構成員に関しては、大多数の研究者は、ヴャチチ族という集団はバルト地方の部族・ゴリャヂ族を基層としていたとみなしている[9]。3 - 5世紀には、このオカ川上流域への殖民の先駆者によって、モシチナ文化(ru)が形成されていた。モシチナ文化は、住居や装飾品から、バルトの様式を持つ文化に含めることができる[7]。その後の、ヴャチチ族のオカ川流域への定住は6 - 8世紀とみなされている。一方ゴリャヂ族は10世紀半ば以降には特記されなくなるが、それはスラヴ民族への同化が終了したことを示唆している[13]。

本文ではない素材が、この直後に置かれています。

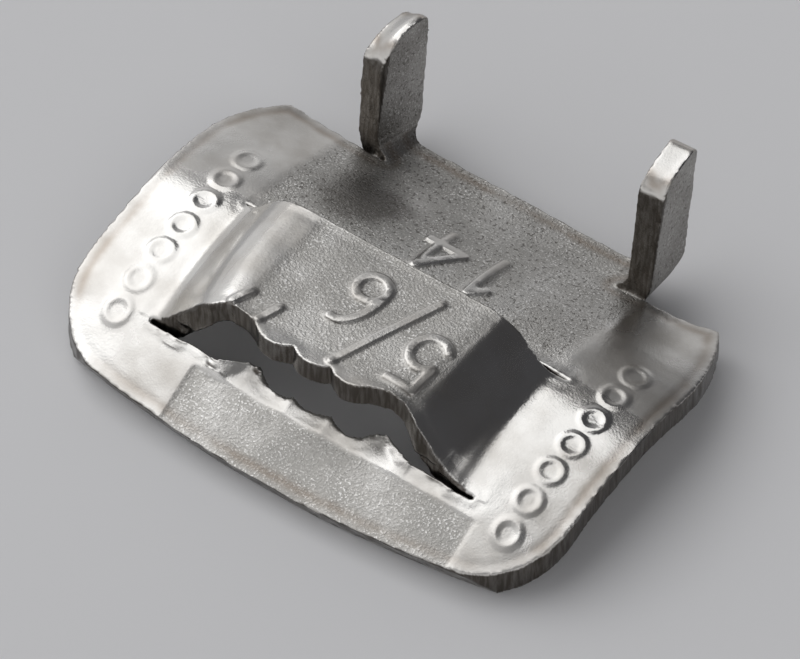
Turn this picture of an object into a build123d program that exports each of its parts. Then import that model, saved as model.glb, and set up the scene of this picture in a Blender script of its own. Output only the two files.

定住の後、『原初年代記』によれば、9世紀から10世紀半ばのヴャチチ族は、シェリャーグ(おそらくは銀貨を指している。なお、シェリャーグはキエフ大公国でのディルハム銀貨に対する呼称でもある[14])をハザール・カガン国に貢納していた。この貢納はソハ(ru)(プラウ)1つにつき一定の額が定められていたが、それはヴャチチ族の居住地域が農業普及地帯であったことを示唆するものである[13](他の地域ではかまど(=各戸・各家族)を課税単位とした例もある)。9世紀にオレグがキエフを奪い、他の東スラヴ諸族(ポリャーネ族、スロヴェネ族 クリヴィチ族、ラジミチ族、セヴェリャーネ族、ドレゴヴィチ族、ドレヴリャーネ族)が承認した段階でも、未だヴャチチ族はキエフ大公国の中に支配下になかった。ヴャチチ族がキエフ大公国に組み込まれるのは、964年から966年、あるいは968年から969年の、キエフ大公スヴャトスラフ1世によるハザール制圧の後のことである。『原初年代記』966年の頁には、スヴャトスラフ1世がヴャチチ族に貢税(ダーニ)を課したという記述がみられる[15]。
ただし、キエフ大公国の政府がヴャチチ族を完全に従属化したわけではなく、981年に、スヴャトスラフ1世の子のウラジーミル1世がヴャチチ族を攻めている。ウラジーミル1世はヴャチチ族に税を課したが、ヴャチチ族は反乱を起こしたため、982年に再度制圧軍を送らねばならなかった。11世紀末まで、ヴャチチ族は一定の政治的独立性を保持しており[16]、史料には、時の大公によるヴャチチ族への遠征が記述されている。例えばウラジーミル2世による『モノマフ公の庭訓(ru)』には、「二冬続けてヴャチチ族の長・ホドタとその息子を攻めたが、彼らを捕えることはできなかった」という主旨の記述がある[17][注 6]。
12世紀のルーシ諸公の闘争の記述の中には、それ以前から建設されていたヴャチチ族の都市に関する記述がある。B.ルィバコフ(ru)によれば、ヴャチチ族の居住領域の中心都市はコリドノという名であり、現カルーガ州のコルノエ(ru)にあたるという[18]。
年代記上で、最後にヴャチチ族という名称が言及されるのは1197年の記述である。ヴャチチ族の地はチェルニゴフ公国、ロストフ・スーズダリ公国、リャザン公国の領域に編入された。